Will more than likely be a long wait. Adding to it. I don’t allow the addition. Writing through and past it… people around me corralling themselves to their orders, mobile and in-house.

 

In my writing nook in the office.  So much more me with this room, contrasted to the loud and crowded, shove den of Starbucks up the street.  Feel like I can’t write this morning.  Nothing.  Not a note, not a paragraph or even my daily you-sentence.  What now, what now… book due at Month’s end.  Quiet in here, jazz in ears.  Just what I need, but I need travel, more than the coffee, more than any wine.  Travel.  Seeing.  Living.  I’m panicking, panicked.  How do I write. I literally just asked myself that.  Just write.  Do what you tell the students to.  The students, more writers than I am this morning but I can change that and this mood and the plainness and repetition of days.  Plan.  Won’t write it.  At least not immediately.  Soon.  Don’t stall.  Not at all.  Not a squandered second.  Write everything.  I’m coming out of it.  Don’t overthink and don’t think, as Mom advised use what’s around you.  What you’re doing.  Driving to Berkeley again today.  Yesterday with the Richmond-San Rafael bridge out having to go through Vallejo then down 80 and my navigation taking me on some not-so-scenic way.

Need to call about Fall class, if they have one for me.  Rather hoping they don’t, if you must note and record what you can.  The classes at the JC now begin to run together, blend like dumped paint down a parking lot drain.  Nothing hits me, anymore.  And when students offer attitude, I get bored with it whereas before I was I guess you could say a bit amused, but ended it with one sentence with not only put me in confident posture, but assured me I was deserving somewhat of what I’m doing.  Now, I’m passionate, and that’s it.  No interest in grading, no interest in classroom management, only in the lectures I offer.  The ideas.  The thoughts on writing and what we’re reading, now Sedaris, and journal keeping and contribution.

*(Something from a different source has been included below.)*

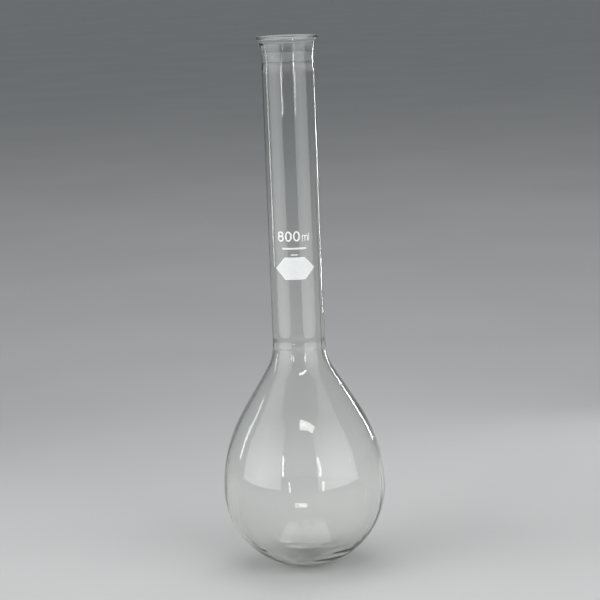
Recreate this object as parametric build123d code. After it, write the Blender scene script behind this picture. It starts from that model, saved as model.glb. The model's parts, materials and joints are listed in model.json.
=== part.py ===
from build123d import *
from math import cos, radians, sin
import os

# Kjeldahl digestion flask, nominal 800 ml, borosilicate glass with a fired white print on its neck.
# Millimetres. +Z runs up the axis of the neck, and the origin is the lowest point of the round bottom.
# The print faces -Y, and +X is to the right of somebody reading it.

# Glass, outer surface
overall_height = 375.0
bulb_radius = 57.0  # round bottom, up to the widest point
shoulder_radius = 109.0  # convex arc above the widest point
shoulder_angle = 31.5  # half angle of the straight cone that follows, from the axis
root_radius = 25.0  # concave arc from the cone into the neck
neck_radius = 18.5
wall = 2.0

# Tooled mouth: heights are measured down from the top of the flask
mouth_radius = 21.4
bead_radius = 1.4  # fire-polished lip
bead_meet_angle = 45.0  # the flare runs into the bead this far below its widest point
tooled_height = 25.0
waist_depth = 18.0
waist_radius = 18.0
flare_depth = 12.0  # the bore is straight below this and opens above it
flare_mid_depth = 4.6  # the flare is a trumpet: this far down it stands out only a little
flare_mid_radius = 19.3

# Print on the neck: widths are measured round the neck, and left is negative
enamel_thickness = 0.12
baseline_height = 235.4  # foot of the figures and letters
digit_height = 7.15
digit_width = 4.8
digit_stroke = 1.05
digit_pitch = 5.7
first_digit_place = -9.4
unit_stroke = 0.55
m_height = 4.35
m_width = 4.2
m_place = 7.9
l_height = 5.5
l_place = 10.8
spot_height = 216.6  # height of the marking spot's centre
spot_width = 26.3  # straight across, tip to tip
spot_flat = 13.8  # length of its top and bottom edges
spot_tall = 15.5
spot_corner = 0.7
name_rule_size = (16.5, 1.2)
name_rule_height = 230.5
short_rule_size = (5.0, 0.7)
short_rule_height = 226.1

# Worked out from the above
bore_radius = neck_radius - wall
cone_top_radius = neck_radius + root_radius * (1 - cos(radians(shoulder_angle)))
cone_foot_radius = bulb_radius - shoulder_radius * (1 - cos(radians(shoulder_angle)))
cone_foot_height = bulb_radius + shoulder_radius * sin(radians(shoulder_angle))
cone_length = (cone_foot_radius - cone_top_radius) / sin(radians(shoulder_angle))
cone_top_height = cone_foot_height + cone_length * cos(radians(shoulder_angle))
neck_root_height = cone_top_height + root_radius * sin(radians(shoulder_angle))
tooled_foot_height = overall_height - tooled_height


def turned(edges):
    """The solid of revolution of a closed outline drawn as (radius, height)."""
    return revolve(Plane.XZ * make_face(edges), Axis.Z)


def bulb_outline(depth):
    """The bulb's outline from the axis up to the neck root, at a depth below the outer surface."""
    ball = CenterArc((0, bulb_radius), bulb_radius - depth, -90, 90)
    shoulder_centre = (bulb_radius - shoulder_radius, bulb_radius)
    shoulder = CenterArc(shoulder_centre, shoulder_radius - depth, 0, shoulder_angle)
    root_centre = (neck_radius + root_radius, neck_root_height)
    root = CenterArc(root_centre, root_radius + depth, 180 + shoulder_angle, -shoulder_angle)
    cone = Line(shoulder @ 1, root @ 0)
    return [ball, shoulder, cone, root]


def bulb():
    """Pear-shaped vessel of even wall, open at the neck root."""
    outside = bulb_outline(0)
    inside = bulb_outline(wall)
    top_edge = Line(outside[-1] @ 1, inside[-1] @ 1)
    on_axis = Line(inside[0] @ 0, outside[0] @ 0)
    return turned(outside + inside + [top_edge, on_axis])


def neck_tube():
    """Straight tube from the neck root to the foot of the tooled mouth."""
    corners = [
        (bore_radius, neck_root_height),
        (neck_radius, neck_root_height),
        (neck_radius, tooled_foot_height),
        (bore_radius, tooled_foot_height),
    ]
    return turned([Polyline(corners, close=True)])


def flared_mouth():
    """Slight waist, then a trumpet flare that ends in a round bead."""
    top = overall_height
    bead_centre = (mouth_radius - bead_radius, top - bead_radius)
    bead = CenterArc(bead_centre, bead_radius, -bead_meet_angle, 180 + bead_meet_angle)
    outside = Spline(
        (neck_radius, tooled_foot_height),
        (waist_radius, top - waist_depth),
        (neck_radius, top - flare_depth),
        (flare_mid_radius, top - flare_mid_depth),
        bead @ 0,
        tangents=[(0, 1), bead % 0],
    )
    inside = Spline(
        bead @ 1,
        (bore_radius + 0.6, top - flare_depth / 2),
        (bore_radius, top - flare_depth),
        tangents=[(0, -1), (0, -1)],
    )
    bore = Line(inside @ 1, (bore_radius, tooled_foot_height))
    foot = Line(bore @ 1, outside @ 0)
    return turned([outside, bead, inside, bore, foot])


def printed(drawing, place, height):
    """A flat drawing laid on the neck as a thin enamel skin.

    The drawing's origin goes at the given place round the neck and the given height.
    """
    turn = place / neck_radius
    outward = (sin(turn), -cos(turn), 0)
    along = (cos(turn), sin(turn), 0)
    tangent_plane = Plane(origin=(0, 0, height), x_dir=along, z_dir=outward)
    punch = extrude(tangent_plane * drawing, 2 * neck_radius)
    tall = 2 * spot_tall
    skin = Cylinder(neck_radius + enamel_thickness, tall) - Cylinder(neck_radius, tall)
    return (Pos(0, 0, height) * skin) & punch


def oval_ring(width, height, stroke):
    """An upright oval band, standing on its origin."""
    hole = Ellipse(width / 2 - stroke, height / 2 - stroke)
    return Pos(0, height / 2) * (Ellipse(width / 2, height / 2) - hole)


def zero_drawing():
    return oval_ring(digit_width, digit_height, digit_stroke)


def eight_drawing():
    """Two bands that share one stroke where they meet, the upper one a little smaller."""
    lower_height = 0.6 * digit_height
    upper_height = digit_height - lower_height + digit_stroke
    lower = oval_ring(digit_width, lower_height, digit_stroke)
    upper = oval_ring(0.9 * digit_width, upper_height, digit_stroke)
    return lower + Pos(0, lower_height - digit_stroke) * upper


def m_drawing():
    """Three stems and two round arches."""
    stem_pitch = (m_width - unit_stroke) / 2
    arch_radius = (stem_pitch + unit_stroke) / 2
    springing = m_height - arch_radius
    stem = Rectangle(unit_stroke, springing, align=(Align.CENTER, Align.MIN))
    drawing = Rectangle(unit_stroke, m_height, align=(Align.CENTER, Align.MIN))
    drawing = Pos(-stem_pitch, 0) * drawing
    arch = Circle(arch_radius) - Circle(arch_radius - unit_stroke)
    upper_half = Rectangle(m_width, m_width, align=(Align.CENTER, Align.MIN))
    arch = arch & upper_half
    for side in (-1, 1):
        drawing += Pos(side * stem_pitch / 2, springing) * arch
    for column in (0, 1):
        drawing += Pos(column * stem_pitch, 0) * stem
    return drawing


def l_drawing():
    return Rectangle(unit_stroke, l_height, align=(Align.CENTER, Align.MIN))


def spot_drawing():
    """Six-sided patch with pointed ends and slightly rounded corners."""
    half_flat = spot_flat / 2
    half_tall = spot_tall / 2
    corners = [
        (-spot_width / 2, 0),
        (-half_flat, half_tall),
        (half_flat, half_tall),
        (spot_width / 2, 0),
        (half_flat, -half_tall),
        (-half_flat, -half_tall),
    ]
    patch = make_face(Polyline(corners, close=True))
    return fillet(patch.vertices(), spot_corner)


def rule_drawing(size):
    """A plain bar with round ends."""
    return SlotOverall(*size)


def write(name, piece):
    export_step(piece, f"parts/{name}.step")


def main():
    os.makedirs("parts", exist_ok=True)
    write("bulb", bulb())
    write("neck_tube", neck_tube())
    write("flared_mouth", flared_mouth())

    digits = {
        "digit_eight": eight_drawing(),
        "digit_zero_middle": zero_drawing(),
        "digit_zero_right": zero_drawing(),
    }
    for column, (name, drawing) in enumerate(digits.items()):
        write(name, printed(drawing, first_digit_place + column * digit_pitch, baseline_height))
    write("unit_m", printed(m_drawing(), m_place, baseline_height))
    write("unit_l", printed(l_drawing(), l_place, baseline_height))
    write("name_rule", printed(rule_drawing(name_rule_size), 0, name_rule_height))
    write("short_rule", printed(rule_drawing(short_rule_size), 0, short_rule_height))
    write("marking_spot", printed(spot_drawing(), 0, spot_height))

    print(f"neck root at {neck_root_height:.2f} mm, bore radius {bore_radius:.2f} mm")
    print(f"straight bore {overall_height - flare_depth - neck_root_height:.2f} mm long")


main()
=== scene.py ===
"""Looks for the Kjeldahl digestion flask: one blown glass body and a fired white print.

Metres, in the frame of the CAD model. The glass is turned from the same arcs as the CAD model, as one
closed wall with a real inside, so that light bends through it as it does through the real flask.
"""

import json
import math

import bmesh
import bpy
from mathutils import Matrix, Vector, noise


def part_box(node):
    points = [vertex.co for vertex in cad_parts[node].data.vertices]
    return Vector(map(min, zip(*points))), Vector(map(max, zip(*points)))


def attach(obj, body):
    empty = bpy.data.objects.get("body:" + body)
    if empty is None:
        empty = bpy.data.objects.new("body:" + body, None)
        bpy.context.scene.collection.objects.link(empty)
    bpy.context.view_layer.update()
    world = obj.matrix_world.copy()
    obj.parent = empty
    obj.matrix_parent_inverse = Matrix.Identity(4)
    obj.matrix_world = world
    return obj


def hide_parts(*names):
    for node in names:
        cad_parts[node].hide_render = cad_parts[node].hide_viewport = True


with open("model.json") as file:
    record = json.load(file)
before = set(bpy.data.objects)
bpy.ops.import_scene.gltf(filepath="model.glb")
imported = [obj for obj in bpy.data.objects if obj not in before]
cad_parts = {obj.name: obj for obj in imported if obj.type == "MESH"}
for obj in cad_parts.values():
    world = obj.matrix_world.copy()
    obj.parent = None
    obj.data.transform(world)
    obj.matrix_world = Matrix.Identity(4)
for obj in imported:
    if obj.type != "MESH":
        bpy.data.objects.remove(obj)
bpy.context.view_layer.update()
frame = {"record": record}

MM = 0.001

# ---------------------------------------------------------------- sizes read from the frame
bulb_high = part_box("bulb")[1]
neck_low, neck_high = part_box("neck_tube")
mouth_low, mouth_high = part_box("flared_mouth")
bore_mount = next(m for m in frame["record"]["mounts"] if m["name"] == "neck_bore")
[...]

8:28.  No class available, Fall.  Can’t say I’m sad or even lowered by the reality.  In fact, this mood, IT, is damaged.  It shifts in its advance, away from me. It sees me getting more vocal, more entrenched and trenchant in my day, what I’m doing in this office, with this blog and the book I’ll have finished by 2/28.  Short month.  Short life.  The marathon, already here.  How do I feel, honestly.  A little nervous but FOUR HOURS to myself, to run, be by myself, write in head, see the ocean, be in the immediacy of other runners, only glazes me in affirmation and a creative functionality I’ve not known, ever.  So tomorrow, waking at 5, sleeping in running gear hoping such will put this writer in more character to finish with a time I’m not ashamed of.  In fact, that I’m eager to write about.  26.2 miles…. Start slow, feel and get sense of morning, surface, air, people around me, me in the day itself.  I’m assembling, re-writing morning and me in it.  No more of that mood in the coffee line.  I have to stop with that coffee stop on Stony Point.  Even if I were to have had cup in hand sooner, the mood would be there as there was no place to write and that same clown with the long white cord stretching across the floor to his unattended laptop while he talks to the oddball in the fedora by the window… not my routine.  Not anymore.  Not attempting to have that be in my morning.

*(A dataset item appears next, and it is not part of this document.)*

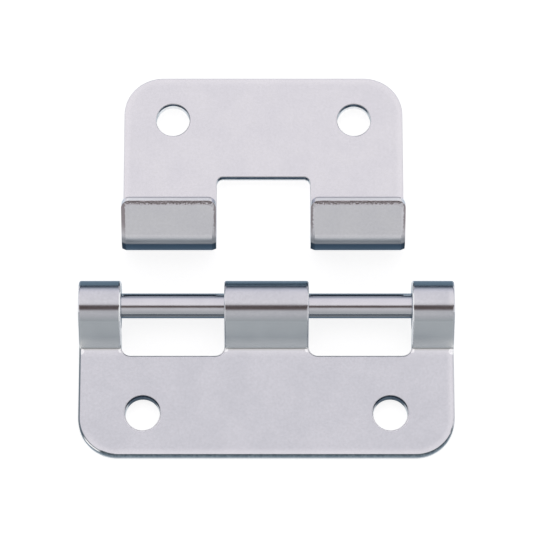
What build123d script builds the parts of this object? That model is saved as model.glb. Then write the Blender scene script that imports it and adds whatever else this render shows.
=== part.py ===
"""Detachable (lift-off) hinge for a case lid: two leaves bent from 2 mm sheet steel, and one pin.

The pin leaf has three knuckles rolled round a plain round pin, and the pin shows in the two windows
between them. The hook leaf has two J-shaped hooks, which pass through the windows behind the pin and
come up in front of it, and a notch that clears the middle knuckle.

The frame's origin is the middle of the pin, on its axis. X runs along the pin, +Z comes out of the
surface that the leaves are screwed to, and +Y points from the pin to the hook leaf. The hook leaf is
drawn unhooked: it lies PARTED along +Y and SIDEWAYS along -X from its place on the pin, and both
backs lie in one plane.
"""

import os
from math import acos, cos, degrees, radians, sin

from build123d import *

# Sheet and pin
SHEET = 2.0  # thickness of both leaves
PIN_D = 4.0  # diameter of the pin
PIN_INSET = 0.5  # how far each end of the pin lies inside its knuckle
PIN_CHAMFER = 0.3  # broken edge at the pin's ends
KNUCKLE_FIT = 0.02  # space all round the pin in a knuckle rolled on it
HOOK_FIT = 0.2  # space all round the pin in a hook, so that the leaf swings

# Widths along the pin
SIDE_KNUCKLE_W = 6.75
CENTRE_KNUCKLE_W = 13.5
HOOK_W = 15.15
CENTRE_PLAY = 0.85  # between a hook and the centre knuckle
SIDE_PLAY = 0.5  # between a hook and the knuckle at the side

# Distances from the axis of the pin or of the hook seats, in the plane of the leaves
PIN_LEAF_REACH = 24.2  # to the pin leaf's far edge
HOOK_LEAF_REACH = 26.0  # to the hook leaf's far edge
WINDOW_REACH = 7.6  # to the far side of a window
NOTCH_REACH = 8.85  # to the far side of the notch

# Screw holes
HOLE_D = 5.5
PIN_LEAF_EDGE = 7.0  # from a hole's centre to the pin leaf's far edge
HOOK_LEAF_EDGE = 7.25  # from a hole's centre to the hook leaf's far edge
PIN_LEAF_HOLES = 39.5  # between the two holes of the pin leaf
HOOK_LEAF_HOLES = 29.6  # between the two holes of the hook leaf

# Bends
STRAP_ANGLE = 55.0  # degrees between the plate and the straps that carry the knuckles
CRANK_R = 0.4  # inside radius where a strap leaves the plate
SEAM = 0.4  # gap between the rolled end of a knuckle and its strap
TAB_LEAN = 42.0  # degrees that a hook's front tab leans out from its plate
TAB_L = 5.8  # flat length of the tab, past the round of the hook

# Corners and edges
CORNER_R = 6.3  # far corners of both leaves
WINDOW_R = 1.5
NOTCH_R = 1.0
TAB_R = 1.3
ROLLOVER = 0.35  # radius of the edge drawn round by the punch, on the outside of the rolls
DIE_ROLL_W = 0.65  # slope drawn down by the punch on the outside of the hooks: across the face
DIE_ROLL_H = 0.27  # and down the edge
BURR_BREAK = 0.15  # edge broken by tumbling, on the inside of the rolls and hooks

# Where the hook leaf lies, from its place on the pin
PARTED = 13.8
SIDEWAYS = 0.5

# Derived sizes
pin_r = PIN_D / 2
knuckle_in_r = pin_r + KNUCKLE_FIT
knuckle_out_r = knuckle_in_r + SHEET
hook_in_r = pin_r + HOOK_FIT
hook_out_r = hook_in_r + SHEET
window_w = CENTRE_PLAY + HOOK_W + SIDE_PLAY
notch_w = CENTRE_KNUCKLE_W + 2 * CENTRE_PLAY
pin_leaf_w = 2 * SIDE_KNUCKLE_W + 2 * window_w + CENTRE_KNUCKLE_W
hook_leaf_w = 2 * HOOK_W + notch_w
window_x = (CENTRE_KNUCKLE_W + window_w) / 2
back_z = -hook_out_r  # both backs: a hook's sheet passes flat behind the pin
front_z = back_z + SHEET
cut_h = 5 * hook_out_r  # more than the height of anything that a cut goes through


def rim(part, radii, normals):
    """The edges round one side of a bent sheet, holes included, less those inside that side.

    The side is made of the bends about X with these radii and the flats with these normals.
    """
    skin = []
    for face in part.faces():
        if face.geom_type == GeomType.CYLINDER:
            along_x = face.axis_of_rotation.is_parallel(Axis.X)
            if along_x and any(abs(face.radius - r) < 1e-4 for r in radii):
                skin.append(face)
        elif face.geom_type == GeomType.PLANE:
            if any((face.normal_at() - n).length < 1e-4 for n in normals):
                skin.append(face)
    edges = [edge for face in skin for edge in face.edges()]
    return [edge for edge in edges if sum(edge.is_same(other) for other in edges) == 1]


# Pin leaf: the straps lean back from the plate and end as tangents to the knuckles
strap_up = Vector(0, cos(radians(STRAP_ANGLE)), sin(radians(STRAP_ANGLE)))
strap_out = Vector(0, -sin(radians(STRAP_ANGLE)), cos(radians(STRAP_ANGLE)))
roll_start = 90 + STRAP_ANGLE
roll_turn = 360 - degrees(acos((knuckle_in_r - SEAM) / knuckle_out_r))


def strap_line(radius, height):
    """Where a strap's face meets the plate's at this height, and where it meets the knuckle."""
    top = strap_out * radius
    foot = top + strap_up * ((height - top.Z) / strap_up.Z)
    return (foot.Y, foot.Z), (top.Y, top.Z)


with BuildPart() as pin_leaf:
    with BuildSketch(Plane.YZ):
        with BuildLine():
            front = FilletPolyline(
                (-PIN_LEAF_REACH, front_z),
                *strap_line(knuckle_out_r, front_z),
                radius=CRANK_R,
            )
            back = FilletPolyline(
                (-PIN_LEAF_REACH, back_z),
                *strap_line(knuckle_in_r, back_z),
                radius=CRANK_R + SHEET,
            )
            outer = CenterArc((0, 0), knuckle_out_r, roll_start, -roll_turn)
            inner = CenterArc((0, 0), knuckle_in_r, roll_start, -roll_turn)
            Line(front @ 0, back @ 0)
            Line(outer @ 1, inner @ 1)
        make_face()
    extrude(amount=pin_leaf_w / 2, both=True)
    # The two windows, open at the top before the knuckles were rolled
    with BuildSketch(Plane.XY.offset(back_z)) as windows:
        with Locations((-window_x, -WINDOW_REACH), (window_x, -WINDOW_REACH)):
            Rectangle(window_w, 2 * WINDOW_REACH, align=(Align.CENTER, Align.MIN))
        fillet(windows.vertices().group_by(Axis.Y)[0], radius=WINDOW_R)
    extrude(amount=cut_h, both=True, mode=Mode.SUBTRACT)
    with BuildSketch(Plane.XY.offset(back_z)):
        with Locations((0, PIN_LEAF_EDGE - PIN_LEAF_REACH)):
            with GridLocations(PIN_LEAF_HOLES, 1, 2, 1):
                Circle(HOLE_D / 2)
    extrude(amount=SHEET, mode=Mode.SUBTRACT)
    fillet(pin_leaf.edges().filter_by(Axis.Z).group_by(Axis.Y)[0], radius=CORNER_R)
    up = Vector(0, 0, 1)
    fillet(rim(pin_leaf.part, (knuckle_out_r, CRANK_R), (up, strap_out)), radius=ROLLOVER)
    fillet(rim(pin_leaf.part, (knuckle_in_r, CRANK_R + SHEET), (-up, -strap_out)), radius=BURR_BREAK)

pin_leaf.part.label = "pin_leaf"

# Pin
with BuildPart() as hinge_pin:
    with BuildSketch(Plane.YZ):
        Circle(pin_r)
    extrude(amount=pin_leaf_w / 2 - PIN_INSET, both=True)
    chamfer(hinge_pin.edges().filter_by(GeomType.CIRCLE), length=PIN_CHAMFER)

hinge_pin.part.label = "hinge_pin"

# Hook leaf: drawn about the axis of its hook seats
seat = Vector(-SIDEWAYS, PARTED, 0)
seat_side = Plane(origin=seat, x_dir=(0, 1, 0), z_dir=(1, 0, 0))
seat_plan = Plane(origin=seat + Vector(0, 0, back_z))
tab_up = Vector(0, cos(radians(TAB_LEAN)), sin(radians(TAB_LEAN)))
tab_out = Vector(0, -sin(radians(TAB_LEAN)), cos(radians(TAB_LEAN)))
hook_turn = 180 - TAB_LEAN

with BuildPart() as hook_leaf:
    with BuildSketch(seat_side):
        with BuildLine():
            inside = CenterArc((0, 0), hook_in_r, -90, -hook_turn)
            outside = CenterArc((0, 0), hook_out_r, -90, -hook_turn)
            plate_front = Line((HOOK_LEAF_REACH, front_z), inside @ 0)
            plate_back = Line((HOOK_LEAF_REACH, back_z), outside @ 0)
            Line(plate_front @ 0, plate_back @ 0)
            tab_in_line = Line(inside @ 1, inside @ 1 + inside % 1 * TAB_L)
            tab_out_line = Line(outside @ 1, outside @ 1 + outside % 1 * TAB_L)
            Line(tab_in_line @ 1, tab_out_line @ 1)
        make_face()
    extrude(amount=hook_leaf_w / 2, both=True)
    # The notch that parts the two hooks
    with BuildSketch(seat_plan) as notch:
        with Locations((0, NOTCH_REACH)):
            Rectangle(notch_w, 3 * NOTCH_REACH, align=(Align.CENTER, Align.MAX))
        fillet(notch.vertices().group_by(Axis.Y)[-1], radius=NOTCH_R)
    extrude(amount=cut_h, both=True, mode=Mode.SUBTRACT)
    with BuildSketch(seat_plan):
        with Locations((0, HOOK_LEAF_REACH - HOOK_LEAF_EDGE)):
            with GridLocations(HOOK_LEAF_HOLES, 1, 2, 1):
                Circle(HOLE_D / 2)
    extrude(amount=SHEET, mode=Mode.SUBTRACT)
    fillet(hook_leaf.edges().filter_by(Axis.Z).group_by(Axis.Y)[-1], radius=CORNER_R)
    tab_ends = hook_leaf.faces().filter_by(Plane(origin=(0, 0, 0), z_dir=tab_up))
    fillet(tab_ends.edges().filter_by(Axis((0, 0, 0), tab_out)), radius=TAB_R)
    # The die roll: chamfering the end of one tab carries on round the whole outline of the outside
    tab_front = hook_leaf.faces().filter_by(Plane(origin=(0, 0, 0), z_dir=tab_out)).sort_by(Axis.Z)[-1]
    tab_edge = tab_front.edges().filter_by(Axis.X).sort_by(Axis.Z)[-1]
    chamfer(tab_edge, length=DIE_ROLL_W, length2=DIE_ROLL_H, reference=tab_front)
    fillet(rim(hook_leaf.part, (hook_in_r,), (up, -tab_out)), radius=BURR_BREAK)

hook_leaf.part.label = "hook_leaf"

os.makedirs("parts", exist_ok=True)
export_step(pin_leaf.part, "parts/pin_leaf.step")
export_step(hinge_pin.part, "parts/hinge_pin.step")
export_step(hook_leaf.part, "parts/hook_leaf.step")
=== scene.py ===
"""Looks, light and camera for the detachable hinge: bright zinc-plated sheet and pin on a pale floor.

Lengths are in metres, in the frame of the CAD model: X along the pin, +Y from the pin leaf to the
hook leaf, +Z out of the surface that the leaves are screwed to. Each zone of colour is a mask worked
out from places and directions in the space of its own leaf, so it stays on the metal at every pose.
Many of these zones are painted light: painted shade, painted highlights and painted reflections.
"""

import math

import bpy
from mathutils import Matrix, Vector

MM = 0.001

# Sizes of the CAD model that the materials follow
FRONT_Z = -2.2 * MM  # front face of both plates
BACK_Z = -4.2 * MM  # back face of both plates, and the floor
CORNER_R = 6.3 * MM  # far corners of both leaves
KNUCKLE_R = 4.02 * MM
PIN_LEAF_HALF = 30.0 * MM
PIN_LEAF_REACH = 24.2 * MM
PIN_LEAF_HOLE_X = 19.75 * MM
PIN_LEAF_HOLE_Y = -17.2 * MM
SIDE_STRAP_X = 23.25 * MM  # inner sides of the side straps and their knuckles
MIDDLE_STRAP_X = 6.75 * MM  # sides of the middle strap and its knuckle
CREASE_Y = -6.45 * MM  # where the straps leave the front of the pin leaf's plate
HOOK_R = 4.2 * MM
SEAT_Y = 13.8 * MM  # axis of the hook seats
SIDEWAYS = 0.5 * MM  # how far the hook leaf lies towards -X
HOOK_LEAF_HALF = 22.75 * MM
HOOK_LEAF_REACH = 26.0 * MM
HOOK_LEAF_HOLE_X = 14.8 * MM
HOOK_LEAF_HOLE_Y = 32.55 * MM
NOTCH_HALF = 7.6 * MM
TAB_LEAN = math.radians(42.0)
TAB_UP = Vector((0.0, math.cos(TAB_LEAN), math.sin(TAB_LEAN)))  # from a hook's round to its tab's end
TAB_OUT = Vector((0.0, -math.sin(TAB_LEAN), math.cos(TAB_LEAN)))  # out of a tab's front

# Zones of the materials. A pair is a fade: its mask is 0 at the first value and 1 at the second.
HOLE_ZONE = 5.0 * MM  # round the middle of a screw hole
TAB_ENDS_Z = (3.6 * MM, 4.0 * MM)  # up to the slopes at the ends of the tabs
STRAP_FOOT_Z = (FRONT_Z - 0.4 * MM, FRONT_Z - 0.1 * MM)  # up to the foot of the straps
BELOW_FRONT_Z = (FRONT_Z + 0.05 * MM, FRONT_Z - 0.01 * MM)  # down over the rims of the plates
LEFT_TO_RIGHT = (-2.0 * MM, 2.0 * MM)
MOST_NOISE = (0.3, 0.7)  # most values of a noise lie between these
# Painted highlights where the sides of the straps meet the plate: distance from the middle, from the
# crease towards the plate, and radius
STRAP_GLINTS = (
    (PIN_LEAF_HALF - 0.28 * MM, 0.48 * MM, 0.66 * MM),
    (SIDE_STRAP_X + 0.05 * MM, 0.32 * MM, 0.52 * MM),
    (MIDDLE_STRAP_X - 0.25 * MM, 0.22 * MM, 0.46 * MM),
)

# Plating of the flats, with its duller clouds, and the tint of the metal seen at a flat angle
HOOK_ZINC = (0.735, 0.722, 0.750, 1.0)
HOOK_ZINC_CLOUD = (0.712, 0.700, 0.733, 1.0)
# The pin leaf's plating is painted darker than the hook leaf's: painted shade on the same plating
PIN_ZINC_PAINTED_SHADE = (0.630, 0.628, 0.665, 1.0)
PIN_ZINC_CLOUD_PAINTED_SHADE = (0.600, 0.600, 0.638, 1.0)
ZINC_EDGE_TINT = (0.62, 0.70, 0.78, 1.0)

# Plating of the bends: painted shade on the straps, painted light at their foot, painted reflections
STRAP_PAINTED_SHADE = (0.335, 0.360, 0.380, 1.0)
STRAP_FOOT_PAINTED_LIGHT = (0.60, 0.60, 0.60, 1.0)
KNUCKLE_PAINTED_REFLECTION = (0.10, 0.145, 0.19, 1.0)
HOOK_PAINTED_REFLECTION_MID = (0.47, 0.49, 0.52, 1.0)
HOOK_PAINTED_REFLECTION_DARK = (0.045, 0.075, 0.115, 1.0)

# Edges: painted highlights, painted brown reflection, and sheared and torn edges with painted shade and
# light
WHITE = (1.0, 1.0, 1.0, 1.0)
PAINTED_BRIGHT = (0.97, 0.97, 0.97, 1.0)
PAINTED_HIGHLIGHT = (0.92, 0.90, 0.92, 1.0)
BROWN_PAINTED_REFLECTION = (0.26, 0.215, 0.225, 1.0)
CUT_AND_SHADE_DARK = (0.11, 0.145, 0.175, 1.0)
CUT_AND_SHADE_LIGHT = (0.21, 0.25, 0.28, 1.0)
CUT_PAINTED_LIGHT = (0.50, 0.52, 0.54, 1.0)
HOLE_WALL_SHADE_DARK = (0.020, 0.032, 0.055, 1.0)
HOLE_WALL_SHADE_LIGHT = (0.060, 0.080, 0.105, 1.0)
FLANK_PAINTED_LIGHT = (0.62, 0.635, 0.65, 1.0)
FLANK_PAINTED_HIGHLIGHT = (0.76, 0.765, 0.77, 1.0)
TAB_END_PAINTED_HIGHLIGHT = (1.0, 0.98, 0.99, 1.0)
TORN_AND_SHADE = (0.58, 0.57, 0.60, 1.0)

# Pin: its front, with clouds, and painted reflection and shade on the sides that face away, down and
# towards the floor
PIN_ROD = (0.69, 0.68, 0.72, 1.0)
PIN_ROD_CLOUD = (0.66, 0.65, 0.69, 1.0)
ROD_AWAY_PAINTED_REFLECTION = (0.21, 0.255, 0.30, 1.0)
ROD_UNDER_PAINTED_REFLECTION = (0.27, 0.285, 0.30, 1.0)
ROD_LOW_PAINTED_SHADE = (0.06, 0.085, 0.12, 1.0)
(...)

8:34.  Lesson for this morrow…. Write through it, out of it.  If something’s taken away, add something, yourself.  I will.  My courses, my books, everything.  I will hit 3000 words today.  I need it.  More than need it.  My body and character, here in page placement demands it.  Not so much philosophy or psychology, but the Now-ness of what’s here, now.  How did I get here, how am I in a position to ask for classes to teach, hoping there’s one FOR me to teach.  You can chance whatever you want, I’m seeing and I know I’ve written before.

 

Mike sees the morning differently, with stark and encouraging contrast, than he did just an hour maybe less, earlier.  He works on his essays and articles, notes, some projects formal and others not.  He re-writes himself as a writer.  Not concerned with any rules or overuse of “I”.  Nothing.  Today, that day he’d hoped for, where a formula would be disclosed, where a key would be handed to him and if not a key a book, blank, all pages for him to fill.  A new table, new lot, new connection to self and what’s meant.

8:41.  He’s more than eager for the day to land, approach and antagonize him.  He gives himself to the page, solely the pages in front of him.  Sip latte, need new topic, a novel, an essay, something.  He just keeps writing, he can figure all that out later, he reasons.

Mike relishes and celebrates in and from the singularity.  Of where he is, in the office, in that nook in the breakroom which always has seen his own.  His office, if he couldn’t yet have his own office.  He moves money from one account to another, for his office.  How much is rent, in Healdsburg.  Probably astronomical.  He’d put money away, anyway.  Mike could see the table where he’d write, the door, the books on shelf, then the travel, speaking at campuses about writing and if you want to teach don’t be dependent on the institutions.  They depend on adjuncts, as long as they know they can depend on them.  The need is mirroring, but not.  If you don’t have a class, it’s no pain to them.  If they don’t have an adjunct to fill a class, they have to move.  They have to maneuver.  They have to pain.  Mike’s temperament again leaps with more luminosity.

 

Going to

finish a book.

Soon.

Not worried about what genre, what form. Just write and collect and it will for something, some voice, some scripture.

In a bar up the street from home, just after work. One guy playing pool, others talking about something that happened either at this bar one night, one wild night, or at some party. Lady tending at trying to push this one beer, her heart to be blessed, that has all proceeds and monies made supporting the Camp Fire.

Me at a tall table, by self, stressing over writing, my writing, what I wrote this morning at Stony Point Starbucks and in Field, and now, Now.

The morning, more than these later hours.

So much more.

These hours, this time of day, night, could never parallel the A.M. value, gift to me and the page– me on the page.